Gold ETFs vs Gold Futures: Which is a Better Investment Vehicle?
As savvy investors continue to dive deeper into the current benefits of the gold market, they’re starting to turn to options that would have been at least unlikely and perhaps unthinkable just a few short years ago.
Two of the most intriguing ones are gold exchange-traded funds (ETFs) and gold futures. They both offer unique advantages and tradeoffs, so let’s break them down to get a better idea of how the decisions related to gold ETFs vs gold futures are being made.
Definitions
Since gold ETFs sound more esoteric, we’ll define them first. Simply put, gold ETFs are commodity stocks that can be traded in the same fashion as stocks.
But investors who buy and sell these kinds of stocks don’t actually own the physical gold that’s backing their trades. They actually own various amounts of gold-related assets, with the overall goal of getting more diversity in their portfolios.
On to gold futures. These are essentially contracts that can be traded on multiple exchanges, and the buy and sell agreements include language that spells out that the transaction will occur at a predetermined price at a future date as part of the contract.
There is some flexibility involved in the trade, however. Investors can funnel money into the commodity without having to pay upfront, and this gives them more maneuverability that goes beyond the terms of the contract.
The Gold ETF Tradeoffs
Now let’s do a deeper breakdown. We’ll start with ETFs, which date back to 2004, when the first fund was developed specifically to track the ups and downs of gold prices.
The initial sales pitch was that they were an inexpensive way to own physical gold or invest in gold futures, and the purchase is now basically the same as that of any other stock in the sense that they can be bought through a brokerage firm or a specific fund manager.
There are several advantages to gold ETFs, but the biggest is that they provide a lot of flexibility for investors who don’t have a lot of capital to work with. They can invest in the gold market without having to buy and own the physical gold, so it’s a less expensive way into this particular asset class, and it gives them a means to greater diversification as well.

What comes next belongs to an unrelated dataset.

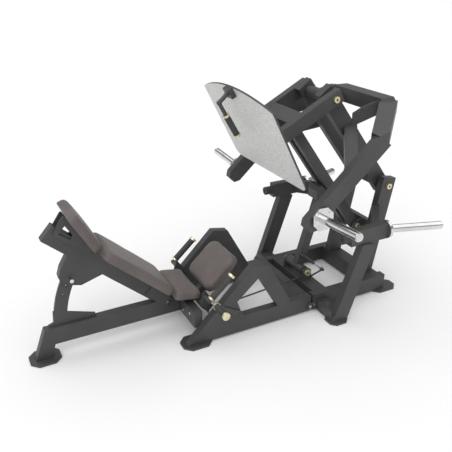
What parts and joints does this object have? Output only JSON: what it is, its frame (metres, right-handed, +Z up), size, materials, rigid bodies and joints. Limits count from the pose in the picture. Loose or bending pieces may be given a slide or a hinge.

There are risks, though, and most of these are related to liquidity. If you buy through a trust, for instance, the trust itself can liquidate when the balance falls below a set level, or by agreement among the other shareholders in the trust, and this will happen regardless of the relative strength or weakness of the price of gold.
Shockingly, another downside pertains to the IRS. Because ownership in the ETF is considered the same as owning a collectible, ETFs are subject to a stiff capital gains tax of 28 percent, as opposed to the 20 percent rate that pertains to the majority of long-term capital gains.
One last tradeoff with ETFs is that management can decide to sell gold to cover these kinds of expenses. These sales are taxable events to shareholders, which means they have to be covered by liquidating assets, which lessens the value of the underlying remaining assets. This, in turn, may mean there are differences between the value of the gold assets and the ETF’’s listed value.
Gold Futures Tradeoffs
Now let’s take a closer look at gold futures. Some hedge fund players use futures contracts as a way to manage price risk, and gold futures give investors the ability to take long or short positions on the futures contracts they buy into.
Once again, flexibility is the key. These contracts offer more leverage as well, and they allow investors to avoid having to trade the physical commodity.
Gold futures are also more straightforward. There are no issues with taxes, management fees, or third-party decisions that can be costly, and investors can also choose to own the underlying commodity at any time.
So why not go exclusively for gold futures? Simply put, the risk is greater. If an investor buys a contract for $1K that involves purchasing 10 ounces of gold, there’s a possibility of both profit and loss, not to mention the possibility that the leverage associated with futures contracts is balanced out by the fact that they periodically expire.
So what’s the final call in this debate? As always, it depends on your needs. Both options represent unique ways to get into the gold market, so the argument shifts in favor of ETFs if you’re risk-averse vs going with gold futures or even a gold IRA if want a simpler, more straightforward investment vehicle.